Square (XYZ 1.01%) is best known for helping small business owners run their brick-and-mortar stores and restaurants. But over the last couple of years, the company has stepped up efforts to enable merchants to complete sales online.
Its latest move into e-commerce is a partnership with UPS (UPS -1.09%). Square merchants that use its Online Store platform will gain access to special shipping discounts to fulfill their online sales. The move puts Square's Online Store on a path to catch up to Shopify (SHOP 2.20%), which negotiated a similar deal with UPS in 2017, or eBay, which has negotiated rates with all of the major U.S. couriers.

Image source: Square.
Expanding the market
Square has actually made several big investments in e-commerce over the past year. Last January, it released a developer kit and payments API for mobile apps that want to use Square's back end for processing payments. A few months later, it launched Online Store, building upon its Weebly acquisition.
The partnership with UPS will enable Square to offer a more complete solution for expanding sales online. Square's suite of products and tools for in-store merchants can handle just about anything from inventory management to customer payments. Its Online Store platform should be equally comprehensive -- that includes getting items to customers' doorsteps.
Shopify actually takes shipping a step further. It's building out its own fulfillment network that will handle everything from warehousing inventory to getting it to customers. That may not be necessary for Square, however, as it focuses primarily on merchants with their own stores and supply chains. Most would likely rather manage their inventories locally.
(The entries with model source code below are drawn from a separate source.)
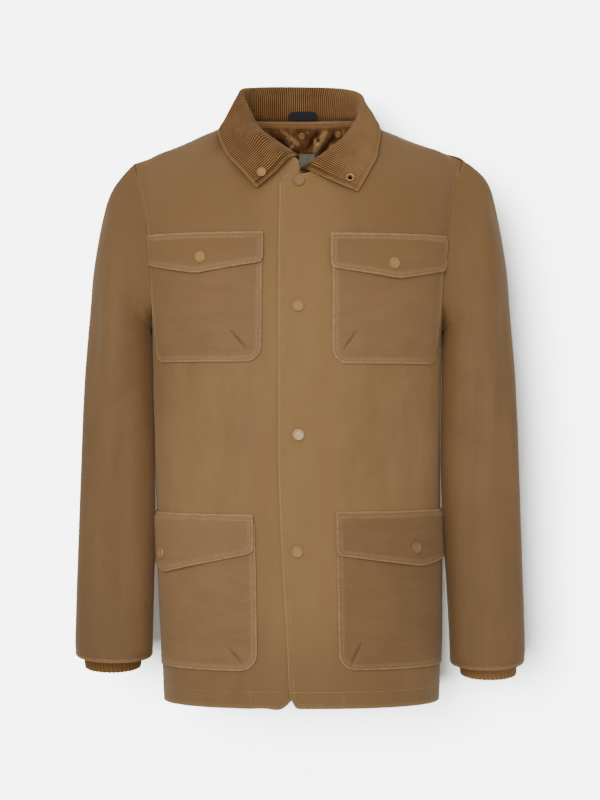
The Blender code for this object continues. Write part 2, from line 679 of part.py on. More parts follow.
def add_sleeve(name, grid, side, edge_normals):
    """The sleeve's wall. Where it carries on from a panel, it takes the panel's normals."""
    points = grid.reshape(-1, 3)
    faces = tube_faces(grid.shape[0], grid.shape[1], side == LEFT)
    normals = normals_of(points, faces)
    own = normals[-len(edge_normals) :]
    alike = np.clip((own * edge_normals).sum(axis=1, keepdims=True), 0.0, 1.0)
    shared = own * (1.0 - alike) + edge_normals * alike
    normals[-len(edge_normals) :] = shared / np.linalg.norm(shared, axis=1, keepdims=True)
    return add_wall(name, points, points - normals * SLEEVE_WALL, faces, "waxed cloth")


# ---- ribbed pieces ----


def add_ribbed(name, outer, inner, loop, flip, material):
    """A wall whose ribbed side has more columns than its plain side, which spans them evenly."""
    rows, fine = outer.shape[:2]
    plain = inner.shape[1]
    step = fine // plain if loop else (fine - 1) // (plain - 1)
    fine_cells = fine if loop else fine - 1
    plain_cells = plain if loop else plain - 1
    offset = rows * fine

    def out_at(i, j):
        return i * fine + j % fine

    def in_at(i, j):
        return offset + i * plain + j % plain

    faces = []
    for i in range(rows - 1):
        for j in range(fine_cells):
            faces.append((out_at(i, j), out_at(i, j + 1), out_at(i + 1, j + 1), out_at(i + 1, j)))
        for j in range(plain_cells):
            faces.append((in_at(i, j), in_at(i + 1, j), in_at(i + 1, j + 1), in_at(i, j + 1)))
        if not loop:
            faces.append((out_at(i, 0), out_at(i + 1, 0), in_at(i + 1, 0), in_at(i, 0)))
            last, end = fine - 1, plain - 1
            faces.append((out_at(i + 1, last), out_at(i, last), in_at(i, end), in_at(i + 1, end)))
    for j in range(plain_cells):
        low = [out_at(0, j * step + k) for k in range(step, -1, -1)]
        faces.append((*low, in_at(0, j), in_at(0, j + 1)))
        high = [out_at(rows - 1, j * step + k) for k in range(step + 1)]
        faces.append((*high, in_at(rows - 1, j + 1), in_at(rows - 1, j)))
    if flip:
        faces = [face[::-1] for face in faces]
    points = np.concatenate([outer.reshape(-1, 3), inner.reshape(-1, 3)])
    return add_object(name, points, faces, material)


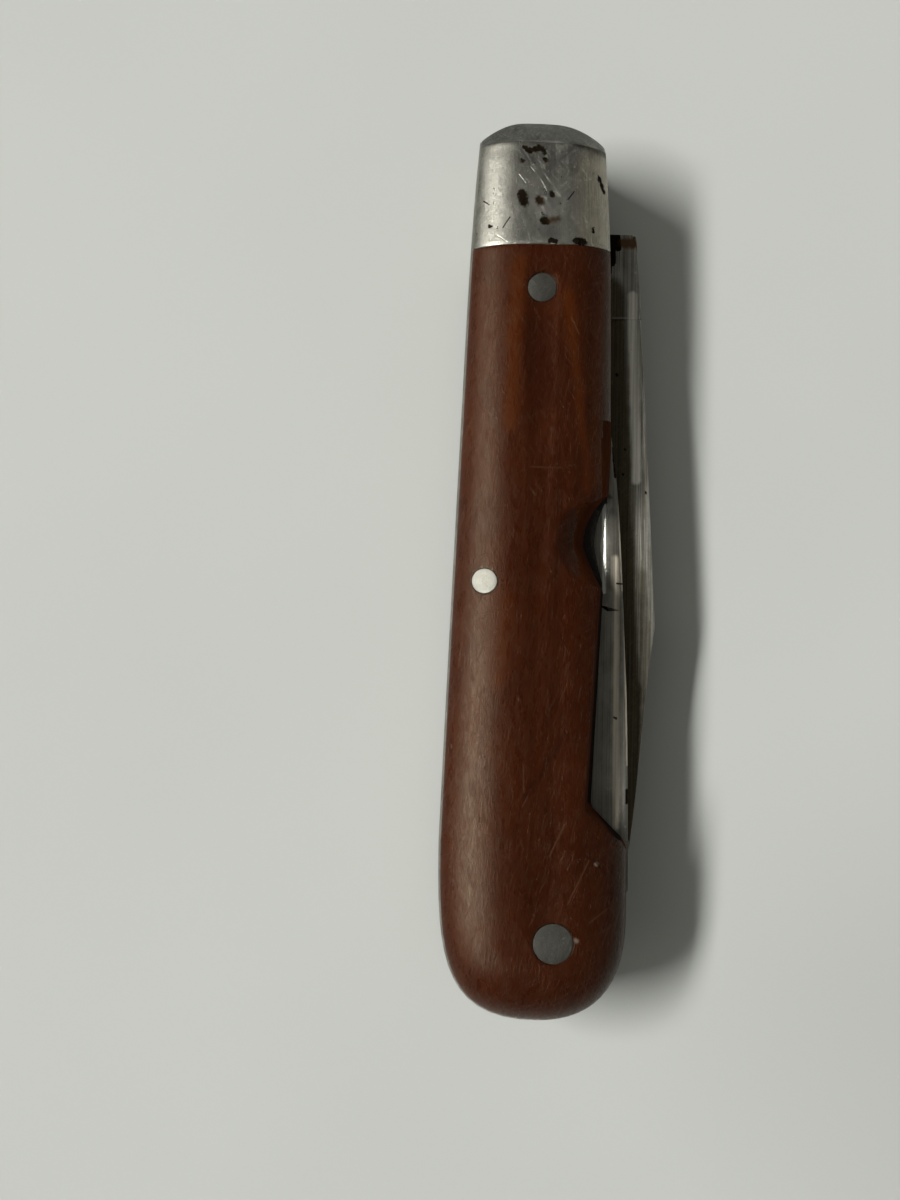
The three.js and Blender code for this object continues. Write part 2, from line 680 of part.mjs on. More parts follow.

A true omnichannel service
The advantage of Square's Online Store over competing platforms is its ability to integrate its services across channels -- in-store and online. Merchants might use eBay to sell items online, but if they also sell in-store, they'll need to find a third-party solution for managing their inventory. And while Shopify offers in-store solutions, its suite of services isn't nearly as robust as Square's.
So for merchants looking to expand from brick-and-mortar to online sales, Online Store represents a great solution; likewise for online merchants that want to leave the option open to expand to physical stores in the future.
But the real value of Square's omnichannel approach may reveal itself in its pricing. Square's pricing undercuts Shopify by about 10% for similar levels of service. Unlike Shopify, it also offers free and low-priced plans for merchants that are just getting started.
Square's ability to offer merchants lower prices for one service stems from the idea that it has a whole suite of services to sell customers. Not only do other products in the suite generate additional revenue for Square, they increase merchant retention, and therefore lifetime value.
In other words, Square can make more money than competitors like Shopify while charging less for comparable services.
Winning business from the competition
Square's omnichannel approach gives it a clear target market -- merchants that are interested in both online and in-store sales -- while enabling it to offer a more specialized product for less. That's a considerable competitive advantage for the company and may enable it to attract merchants outside of its smaller target audience, stealing business away from Shopify and other competitors.
In order to succeed in that regard, however, Square will need to keep investing in e-commerce and building partnerships in key areas like fulfillment. That's why the UPS partnership is notable. More robust fulfillment services with competitive pricing should help expand the appeal of Square's Online Store platform. With Square's expertise with small merchants and its consumer ecosystem from Cash App, it'll surely find new opportunities to continue building out its e-commerce platform.
Considering the strong growth of online shopping globally, Square's efforts to establish a foothold in e-commerce could play an important role in its future revenue growth.